In discussions about hell and the sad fact that not everyone will be saved (as is clear from the words of Christ, the writings of His apostles, the consensus of the Fathers, and the consistent teaching of the Church throughout the centuries) one quickly encounters the objection that this teaching is too much to bear.  Some affirm that the teaching is not only emotionally difficult and burdensome, but wicked, and perhaps even evidence of heartlessness.  The poignant question is usually asked, “Could you stand the thought of your own child suffering eternally?”  And the answer, of course, is, “No, I couldn’t”.  But that doesn’t make the words of Christ any less true.

Rather than approach the matter from the painful perspective of one’s own child, let us approach it from another angle and look at the case of someone else’s child.  We may frame the narrative like a fairy tale, though this fairy tale is a dark one, and does not, like some fairy tales, have a happy ending.
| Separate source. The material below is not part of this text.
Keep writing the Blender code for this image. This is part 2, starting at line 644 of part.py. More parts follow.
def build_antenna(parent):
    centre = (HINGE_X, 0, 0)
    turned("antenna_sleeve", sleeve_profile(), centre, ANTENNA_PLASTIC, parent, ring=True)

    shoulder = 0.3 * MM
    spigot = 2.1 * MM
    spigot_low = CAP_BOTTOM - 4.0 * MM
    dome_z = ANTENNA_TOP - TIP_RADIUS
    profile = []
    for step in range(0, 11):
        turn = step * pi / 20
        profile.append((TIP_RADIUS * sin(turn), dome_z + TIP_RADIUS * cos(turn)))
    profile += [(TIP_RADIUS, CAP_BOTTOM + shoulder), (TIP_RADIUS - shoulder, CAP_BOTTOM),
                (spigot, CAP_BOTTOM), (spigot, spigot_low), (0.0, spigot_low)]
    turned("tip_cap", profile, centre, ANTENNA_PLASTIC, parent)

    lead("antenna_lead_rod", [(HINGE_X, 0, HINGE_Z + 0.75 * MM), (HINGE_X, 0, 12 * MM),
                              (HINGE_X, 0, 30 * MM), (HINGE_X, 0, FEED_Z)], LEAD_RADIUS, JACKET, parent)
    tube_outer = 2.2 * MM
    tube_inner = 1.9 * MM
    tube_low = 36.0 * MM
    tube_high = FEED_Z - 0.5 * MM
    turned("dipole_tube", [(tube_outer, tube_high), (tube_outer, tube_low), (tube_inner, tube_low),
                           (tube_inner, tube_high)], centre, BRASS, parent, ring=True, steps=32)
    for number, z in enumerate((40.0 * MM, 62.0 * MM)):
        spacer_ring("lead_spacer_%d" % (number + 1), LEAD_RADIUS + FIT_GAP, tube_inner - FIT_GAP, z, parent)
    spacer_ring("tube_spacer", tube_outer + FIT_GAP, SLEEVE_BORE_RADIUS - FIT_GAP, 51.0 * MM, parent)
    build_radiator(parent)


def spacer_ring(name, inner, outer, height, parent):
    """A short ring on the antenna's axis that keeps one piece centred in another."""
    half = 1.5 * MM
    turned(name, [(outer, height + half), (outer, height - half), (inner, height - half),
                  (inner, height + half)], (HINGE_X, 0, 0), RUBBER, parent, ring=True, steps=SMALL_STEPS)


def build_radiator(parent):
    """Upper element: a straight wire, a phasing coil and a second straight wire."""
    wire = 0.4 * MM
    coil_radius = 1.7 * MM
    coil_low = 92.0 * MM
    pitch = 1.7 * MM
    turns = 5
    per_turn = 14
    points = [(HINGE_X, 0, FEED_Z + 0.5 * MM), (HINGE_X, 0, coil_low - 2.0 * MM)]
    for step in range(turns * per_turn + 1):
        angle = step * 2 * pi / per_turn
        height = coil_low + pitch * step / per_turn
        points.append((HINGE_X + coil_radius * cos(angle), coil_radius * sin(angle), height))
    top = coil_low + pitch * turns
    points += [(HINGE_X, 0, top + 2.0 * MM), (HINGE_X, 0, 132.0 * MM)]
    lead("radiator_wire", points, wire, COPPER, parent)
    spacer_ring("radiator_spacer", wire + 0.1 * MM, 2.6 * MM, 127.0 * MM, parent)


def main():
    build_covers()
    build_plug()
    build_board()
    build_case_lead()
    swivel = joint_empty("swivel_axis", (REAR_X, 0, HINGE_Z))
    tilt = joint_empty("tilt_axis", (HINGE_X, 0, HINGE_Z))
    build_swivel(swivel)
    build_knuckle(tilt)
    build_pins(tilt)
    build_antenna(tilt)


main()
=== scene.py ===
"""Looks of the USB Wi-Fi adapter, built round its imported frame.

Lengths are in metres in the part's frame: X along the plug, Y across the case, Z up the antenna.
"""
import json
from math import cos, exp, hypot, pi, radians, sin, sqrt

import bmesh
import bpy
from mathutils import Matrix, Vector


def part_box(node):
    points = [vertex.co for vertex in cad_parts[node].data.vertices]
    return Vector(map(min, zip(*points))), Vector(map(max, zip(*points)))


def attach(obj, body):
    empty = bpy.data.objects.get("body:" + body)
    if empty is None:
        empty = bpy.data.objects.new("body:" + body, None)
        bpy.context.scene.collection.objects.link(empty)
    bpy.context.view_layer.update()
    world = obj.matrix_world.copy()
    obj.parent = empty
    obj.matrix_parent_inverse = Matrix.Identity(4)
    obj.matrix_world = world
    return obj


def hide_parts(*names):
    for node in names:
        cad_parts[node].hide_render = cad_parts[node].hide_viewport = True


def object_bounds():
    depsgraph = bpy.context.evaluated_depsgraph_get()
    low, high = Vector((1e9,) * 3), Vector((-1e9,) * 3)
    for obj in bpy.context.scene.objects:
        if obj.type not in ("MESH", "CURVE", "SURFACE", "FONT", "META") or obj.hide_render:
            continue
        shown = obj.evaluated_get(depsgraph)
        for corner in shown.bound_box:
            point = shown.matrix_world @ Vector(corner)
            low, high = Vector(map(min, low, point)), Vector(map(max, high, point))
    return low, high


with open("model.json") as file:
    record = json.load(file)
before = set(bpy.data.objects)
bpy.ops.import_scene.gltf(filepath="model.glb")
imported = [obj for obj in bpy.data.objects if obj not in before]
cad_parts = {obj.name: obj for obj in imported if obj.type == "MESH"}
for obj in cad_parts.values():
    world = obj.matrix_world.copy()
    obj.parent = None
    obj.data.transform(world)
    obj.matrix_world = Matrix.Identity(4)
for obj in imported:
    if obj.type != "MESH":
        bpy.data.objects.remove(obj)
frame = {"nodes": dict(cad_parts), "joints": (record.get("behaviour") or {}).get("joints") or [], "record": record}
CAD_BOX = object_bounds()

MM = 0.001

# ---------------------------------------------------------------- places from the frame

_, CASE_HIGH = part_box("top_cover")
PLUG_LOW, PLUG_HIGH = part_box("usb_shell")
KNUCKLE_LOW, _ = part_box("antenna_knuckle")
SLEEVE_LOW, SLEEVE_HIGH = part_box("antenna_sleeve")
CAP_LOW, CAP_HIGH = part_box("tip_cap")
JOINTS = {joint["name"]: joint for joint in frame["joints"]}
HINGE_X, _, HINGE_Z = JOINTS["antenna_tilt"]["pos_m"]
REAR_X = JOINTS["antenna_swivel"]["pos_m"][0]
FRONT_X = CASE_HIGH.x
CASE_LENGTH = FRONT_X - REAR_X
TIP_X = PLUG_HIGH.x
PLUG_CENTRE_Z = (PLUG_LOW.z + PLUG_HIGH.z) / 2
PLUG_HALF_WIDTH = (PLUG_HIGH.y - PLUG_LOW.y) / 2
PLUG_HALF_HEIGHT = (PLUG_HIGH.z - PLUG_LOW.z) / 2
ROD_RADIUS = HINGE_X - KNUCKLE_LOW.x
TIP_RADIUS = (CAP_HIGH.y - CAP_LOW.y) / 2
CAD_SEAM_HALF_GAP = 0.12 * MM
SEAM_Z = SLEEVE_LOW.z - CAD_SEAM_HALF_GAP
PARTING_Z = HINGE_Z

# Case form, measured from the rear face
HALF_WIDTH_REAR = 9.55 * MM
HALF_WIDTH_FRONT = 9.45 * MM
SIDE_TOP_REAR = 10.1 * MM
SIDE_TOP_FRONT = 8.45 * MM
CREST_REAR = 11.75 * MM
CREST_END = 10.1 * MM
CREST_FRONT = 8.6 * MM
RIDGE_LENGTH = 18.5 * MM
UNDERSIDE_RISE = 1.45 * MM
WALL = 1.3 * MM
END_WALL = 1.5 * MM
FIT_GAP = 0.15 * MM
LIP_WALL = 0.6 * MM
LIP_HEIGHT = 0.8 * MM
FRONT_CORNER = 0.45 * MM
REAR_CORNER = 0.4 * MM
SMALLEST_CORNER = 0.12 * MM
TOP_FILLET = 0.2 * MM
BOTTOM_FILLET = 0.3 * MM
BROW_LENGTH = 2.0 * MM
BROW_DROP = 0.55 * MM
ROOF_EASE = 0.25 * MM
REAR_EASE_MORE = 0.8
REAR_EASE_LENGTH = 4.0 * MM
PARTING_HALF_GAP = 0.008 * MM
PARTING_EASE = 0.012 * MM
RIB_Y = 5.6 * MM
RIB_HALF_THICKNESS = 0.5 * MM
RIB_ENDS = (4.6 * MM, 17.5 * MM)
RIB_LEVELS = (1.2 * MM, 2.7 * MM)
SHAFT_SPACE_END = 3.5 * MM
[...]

Once upon a time there was a couple whose names were Oskar and Auguste.  They had a little girl whom they named Johanna Maria Magdalena.  Everyone called her “Magda” for short.  She lived in a world that was soon awhirl with exciting possibilities, opportunities, and temptations.  People looking at her said that she was to be envied as she rose to prominence, money, influence, and fame, riding an intoxicating wave that took her ever higher.  Those able to see somewhat into the mystery and murk of the human heart knew that far from ascending ever higher, she was in fact sinking ever lower.  Down and down she went spiritually into ever more dangerous, mad, and suffocating places, but only God could see the true tragedy of her descent.  In the glittering world in which she lived and moved, she shone.  Everyone knew her name.  Everyone knew who Magda Goebbels was, the unofficial First Lady of the Third Reich, wife to Dr. Joseph Goebbels, the powerful Minister of Propaganda.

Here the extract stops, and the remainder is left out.